6. If others want to get involved with Street Grace, what are some things they can do besides the obvious (and very important) donate money?
As an agency that mobilized volunteers there are numerous opportunities where individuals can make a difference. Someone can go to www.streetgrace.org and look under our Volunteer Opportunities tab to see the numerous different needs of our partners. Just fill out the information form and your contact information will be sent directly to the agency working with children.

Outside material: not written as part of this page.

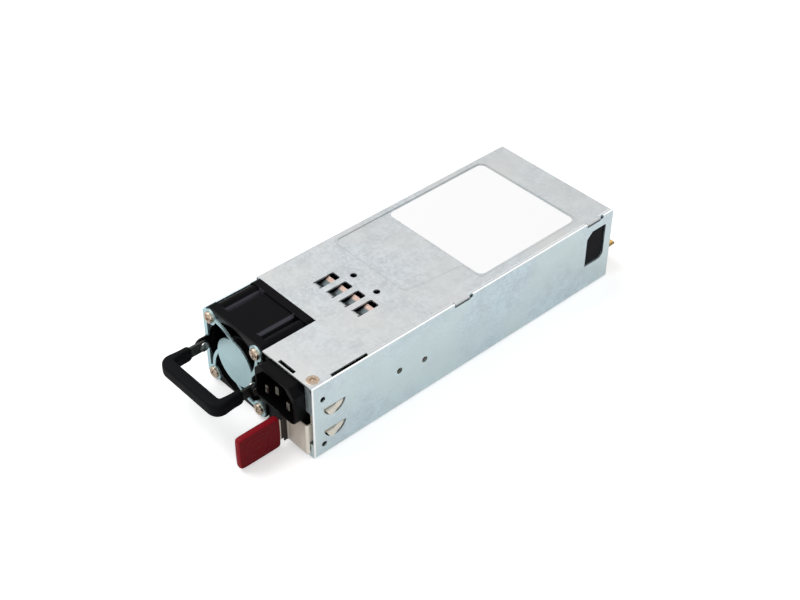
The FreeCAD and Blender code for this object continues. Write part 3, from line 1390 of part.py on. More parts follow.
def suppression_capacitor():
    """Boxed film capacitor across the line."""
    return on_board(XCAP_X, XCAP_DEPTH, XCAP_WIDTH, XCAP_LENGTH, XCAP_HEIGHT, 0.8)


def earth_capacitors():
    """Two disc capacitors to earth, with their leads."""
    left = YCAP_X - YCAP_THICKNESS / 2
    height = BOARD_TOP + YCAP_RADIUS + YCAP_STAND
    discs = []
    for middle in YCAP_DEPTHS:
        pieces = [prism(Vector(left, middle, height), RIGHT, YCAP_RADIUS, YCAP_THICKNESS, CAN_SIDES)]
        for depth in (middle - YCAP_RADIUS / 2, middle + YCAP_RADIUS / 2):
            pieces.append(lead(YCAP_X, depth, height))
        discs.append(fuse_all(pieces))
    return Part.makeCompound(discs)


def lead(across, depth, top):
    """Square lead that rises from the main board."""
    half = YCAP_LEAD
    return block(across - half, across + half, depth - half, depth + half, BOARD_TOP, top)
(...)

Opportunities run the spectrum of mentoring, tutoring, providing meals for homeless youth, organizing clothing closets for homeless youth, becoming part of a “village family” for at-risk girls, providing blessing bags for children that are on “Free and Reduced” meals at school, providing summer sandwiches for children who are out of school and don’t have food on a regular basis, etc. All of these things help an organization that work with children who are in vulnerable positions where the exploiters prey on the “need” of the child.
7. What final thoughts would you like to share with the readers?
Everyone CAN make a difference and has something to offer.
Maybe you can teach a cooking class once a month to an at-risk child. Tutoring at your local school system with children can be as simple as reading to elementary children so they can get the foundations they need to stay in school.
What about helping to provide for children in foster care? For those families who are considering adoption, would you consider adopting a child out of our foster care system who so desperately long for a forever family? Local youth groups can always have food drives and donate the food to our agencies that need the food or donate their gently used clothing. So many opportunities – so many volunteers are needed.
You CAN make a difference.
Thank you Amy! I hope you will visit Street Grace and consider making a difference today.